En revanche, dans les sociétés importantes (S.A, SAS) il est plus approprié de mettre en place des structures duales : conseil de surveillance et directoire.
III. ASSURER LE CONTRÔLE A L’ENFANT REPRENEUR
- Compléter la donation par une cession de titres;
- Utiliser l’effet de levier d’une holding (family by out, LBO…) ;
- Utiliser les actions de préférence pour augmenter les droits de vote ;
IV. DESENGAGEMENT DES ENFANTS NON REPRENEURS (ENR) IMMEDIAT OU PROGRESSIF
1. Un désengagement immédiat est possible :
- Si le chef d’entreprise peut attribuer aux ENR des biens en dehors de l’entreprise ;
- En cas de cession d’une partie des parts sociales à l’ER générant ainsi du cash à attribuer aux ENR ;
- Donation-partage avec une soulte à la charge de l’ER au profit des ENR ;
2. Associer les ENR à la transmission par :
- L’émission d’actions de préférence donnant lieu à des droits financiers aménagés, à des droits d’information renforcés et prévoir à terme leur sortie de la société.

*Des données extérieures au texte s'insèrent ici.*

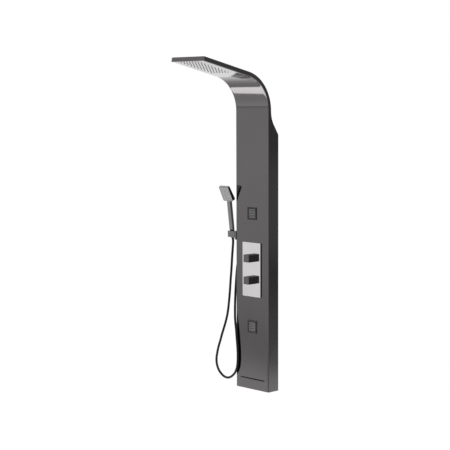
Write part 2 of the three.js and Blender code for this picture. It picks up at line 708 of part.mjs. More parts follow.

V. STABILISER L’ACTIONNARIAT FAMILIAL
- Prévoir l’établissement d’un pacte d’actionnaires pour contrôler le périmètre du pacte ;
- Mettre en place des procédures d’agrément, droits de préemption au profit du repreneur…
- Elaborer une convention de distribution de dividendes ;
- établir une charte familiale pour acter les valeurs communes ;
- création d’une ou plusieurs holdings familiales…
VI. PREVOIR L’APRES TRANSMISSION POUR LE CHEF D’ENTREPRISE
L’objectif est d’assurer le train de vie du chef de l’entreprise post-transmission :
- Faire un bilan pour déterminer si les ressources couvrent les besoins
- Connaître les revenus après transmission :
- Les pensions de retraite,
- Les revenus annexes (valeurs mobilières, revenus fonciers, et autres)
- Compléter les revenus du chef de l’entreprise en dégageant un capital à travers la cession d’une partie des titres
- En ne donnant que de la nue-propriété et en conservant l’usufruit d’une partie.